My parents designed and built our house to have, as a central component, a dark room for printing and developing our own photos. It had a water supply, drainage, and counter space for all of the baths. Strips of drying developed film hung from the ceiling: long black tape filled with tiny images of people in reverse black and white. There was, as in nearly every room in the house, an old stereo system playing classical music. Those old systems with their already obsolete 8-track tape decks still had radios that were “perfectly good” and never cost more than five dollars. When developing film, the room had to be completely dark and so the howling of a tenor opera singer filled the space left vacant by light. I remember feeling through the process, carefully loading the film strip onto the spool and into the stainless steel canister, slipping it through my fingers to be sure I could keep track of it, those voices ringing through my head and keeping me company.

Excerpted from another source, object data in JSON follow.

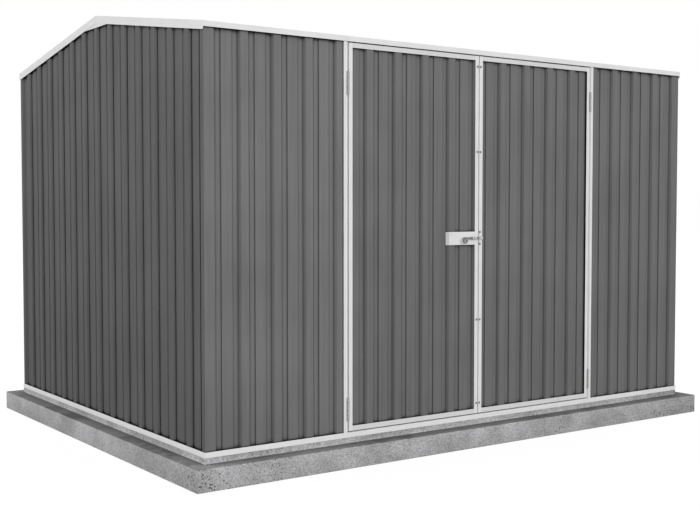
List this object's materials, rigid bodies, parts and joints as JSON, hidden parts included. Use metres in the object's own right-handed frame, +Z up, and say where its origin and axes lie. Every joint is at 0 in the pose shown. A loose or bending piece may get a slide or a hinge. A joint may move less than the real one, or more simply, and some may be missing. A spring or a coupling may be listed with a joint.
{
  "type": "metal tool shed",
  "caption": "Gable-roofed sheet-metal tool shed with ribbed walls, outward double doors and a pad bolt, on a rebated concrete slab.",
  "frame": {"origin": "centre of the slab's footprint, on its underside", "axes": "+Z up, +X to the right along the front, the doors face -Y"},
  "size_m": [3.152, 2.374, 2.0902],
  "materials": {
    "concrete": "cast concrete, slightly pitted",
    "light_steel": "off-white prepainted sheet steel",
    "grey_steel": "mid-grey prepainted sheet steel, low sheen",
    "galvanised": "zinc-coated steel"
  },
  "bodies": {
    "shed": {"concrete_slab": "concrete", "base_channel_front": "light_steel", "base_channel_back": "light_steel", "base_channel_left": "light_steel", "base_channel_right": "light_steel", "left_jamb": "light_steel", "right_jamb": "light_steel", "door_sill": "light_steel", "eave_trim_front": "light_steel", "eave_trim_back": "light_steel", "barge_left": "light_steel", "barge_right": "light_steel", "ridge_plates": "light_steel", "ridge_cap": "light_steel", "front_wall_left": "grey_steel", "front_wall_right": "grey_steel", "back_wall_1": "grey_steel", "back_wall_2": "grey_steel", "back_wall_3": "grey_steel", "back_wall_4": "grey_steel", "left_wall_front": "grey_steel", "left_wall_middle": "grey_steel", "left_wall_back": "grey_steel", "right_wall_front": "grey_steel", "right_wall_middle": "grey_steel", "right_wall_back": "grey_steel", "roof_sheet_front": "grey_steel", "roof_sheet_back": "grey_steel", "corner_posts": "galvanised", "top_rail_front": "galvanised", "top_rail_back": "galvanised", "gable_rails": "galvanised", "ridge_beam": "galvanised", "jamb_hinges": "galvanised"},
    "left_door": {"left_door_stiles": "light_steel", "left_door_rails": "light_steel", "left_door_sheet": "grey_steel", "left_door_brace": "galvanised", "left_door_hinges": "galvanised", "latch_plate": "light_steel", "bolt_guides": "galvanised"},
    "right_door": {"right_door_stiles": "light_steel", "right_door_rails": "light_steel", "right_door_sheet": "grey_steel", "right_door_brace": "galvanised", "right_door_hinges": "galvanised", "bolt_keeper": "galvanised"},
    "bolt": {"pad_bolt": "galvanised"}
  },
  "joints": [
    {"name": "left_door_swing", "type": "hinge", "parent": "shed", "child": "left_door", "pos_m": [-0.778, -1.1125, 0.98], "axis": [0, 0, -1], "range_deg": [0, 120]},
    {"name": "right_door_swing", "type": "hinge", "parent": "shed", "child": "right_door", "pos_m": [0.778, -1.1125, 0.98], "axis": [0, 0, 1], "range_deg": [0, 120]},
    {"name": "bolt_slide", "type": "slide", "parent": "left_door", "child": "bolt", "axis": [1, 0, 0], "range_m": [0, 0.026]}
  ]
}
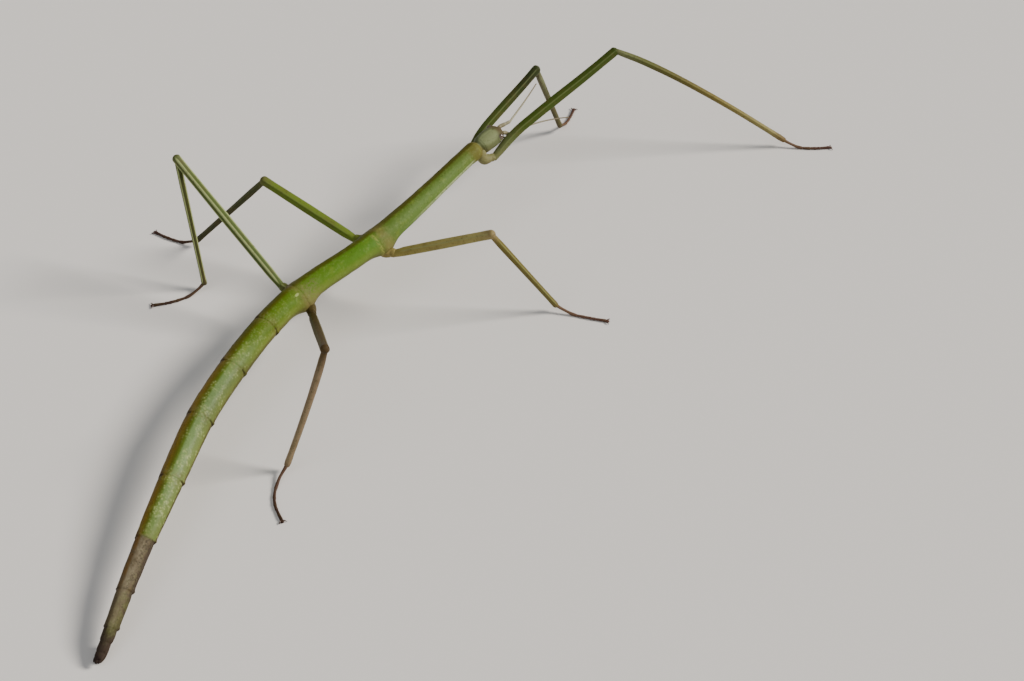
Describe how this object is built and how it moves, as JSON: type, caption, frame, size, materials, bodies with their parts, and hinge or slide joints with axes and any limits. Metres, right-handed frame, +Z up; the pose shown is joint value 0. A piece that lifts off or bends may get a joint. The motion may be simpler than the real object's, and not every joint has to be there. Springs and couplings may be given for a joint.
{
  "type": "stick insect",
  "caption": "Life-size smooth stick insect, an adult female standing on a flat floor, with a curved green body, long thin ridged legs and short thread-like feelers.",
  "frame": {"origin": "under the middle of the bounding box, at the level of the soles", "axes": "+Z up; +X along the front of the thorax towards the head; +Y to the insect's left"},
  "size_m": [0.1424, 0.0626, 0.0209],
  "materials": {
    "thorax_cuticle": "glossy yellow-green cuticle with fine pale granules",
    "abdomen_cuticle": "glossy olive-green cuticle, glaucous on top and darker along the flanks",
    "tail_cuticle": "grey-brown mottled cuticle",
    "head_cuticle": "pale grey-green cuticle, brownish on the face",
    "eye": "dark brown glossy eye",
    "antenna_cuticle": "pale straw-coloured",
    "leg_green": "satin olive to yellow-green, ridged",
    "leg_brown": "satin grey-brown, ridged",
    "foot_cuticle": "dark purplish brown"
  },
  "bodies": {
    "root": {"abdomen_10": "tail_cuticle", "abdomen_2": "abdomen_cuticle", "abdomen_3": "abdomen_cuticle", "abdomen_4": "abdomen_cuticle", "abdomen_5": "abdomen_cuticle", "abdomen_6": "tail_cuticle", "abdomen_7": "tail_cuticle", "abdomen_8": "tail_cuticle", "abdomen_9": "tail_cuticle", "antenna_left": "antenna_cuticle", "antenna_right": "antenna_cuticle", "cercus_left": "tail_cuticle", "cercus_right": "tail_cuticle", "coxa_front_left": "leg_brown", "coxa_front_right": "leg_brown", "coxa_hind_left": "leg_brown", "coxa_hind_right": "leg_brown", "coxa_middle_left": "leg_brown", "coxa_middle_right": "leg_brown", "eye_left": "eye", "eye_right": "eye", "femur_front_left": "leg_green", "femur_front_right": "leg_green", "femur_hind_left": "leg_green", "femur_hind_right": "leg_brown", "femur_middle_left": "leg_green", "femur_middle_right": "leg_green", "head": "head_cuticle", "median_segment": "abdomen_cuticle", "mesothorax": "thorax_cuticle", "metathorax": "thorax_cuticle", "mouthparts": "head_cuticle", "operculum": "tail_cuticle", "palp_left": "head_cuticle", "palp_right": "head_cuticle", "prothorax": "thorax_cuticle", "tarsus_front_left": "foot_cuticle", "tarsus_front_right": "foot_cuticle", "tarsus_hind_left": "foot_cuticle", "tarsus_hind_right": "foot_cuticle", "tarsus_middle_left": "foot_cuticle", "tarsus_middle_right": "foot_cuticle", "tibia_front_left": "leg_green", "tibia_front_right": "leg_green", "tibia_hind_left": "leg_brown", "tibia_hind_right": "leg_brown", "tibia_middle_left": "leg_green", "tibia_middle_right": "leg_green"}
  },
  "joints": []
}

“I think your mother has a piano student who is taking photography. We can see if she wants anything before we just dump it at the Goodwill.”

In the first house I remember as a child, in West Chicago, I helped my dad tape black plastic over the windows in the one tiny bathroom. We broke apart hand-rolled film spools and developed them on top of the back of the toilet. I was terrified to handle this mysterious material that could be destroyed by the touch of light or my fingers, but he made me struggle through the process, insisting that I learn by trying. He produced endless pictures of my sisters and I, large black and white images including one of myself with a mop of home cut hair covered by a crushed felt cowboy hat. That particular image grew and changed with me over time. At first it was fascinating, then embarrassing, and at last adorable as I grew older.

“These are some pretty nice lenses.”

In Jr. High I produced my first monster movie made entirely of still images. It was really more of a comic book. I rolled my own film, built a structure out of cool-whip containers and lego people, and had a dinosaur-like creature arrive to destroy the whole thing piece by piece. I used a classic dark room trick, and by waving a cutout piece of paper over the image as the enlarger projected it into the waiting paper below, I created the creature’s fiery breath that set the raised roadway full of matchbox cars ablaze. I called the creature Schalk, an old German world I found in a German/English dictionary that meant, “trickster”. The book was a school project, and so the deadline had me covered in chemicals, alone in that dark room, for days. At last I crawled upstairs to rejoin my sisters and sat exhausted holding my dry, cracked hands. For years afterwards, as I walked through the halls at school, I would hear the both taunting and endearing mock cries of terror, “Schalk! Schalk!”

“Here, just throw all of these pieces and the chemicals in a box and leave them at the bottom of the stairs. At least we should keep them together.”

I started picking out and sorting old cameras, with their black leather covers and old metal bodies, into a box. They don’t make anything out of metal any more.

“OK, I have to go lay down.”

My dad headed upstairs to sleep and I continued placing the lenses, filters and paper together in low cardboard boxes for the last time. I grouping them carefully, perhaps just to honor them. Perhaps just in case there was some last bit of use in them, one last person who still loved the feel of doing things by hand, of seeing images grow like blooming flowers in a watery bed, who wanted to feel the touch of the slippery surface when moving the print from one bath to the next, who loved the sound of the timer humming as its hand swept slowly back towards its place, the image held glowing before them until, with a click, it vanished again into darkness.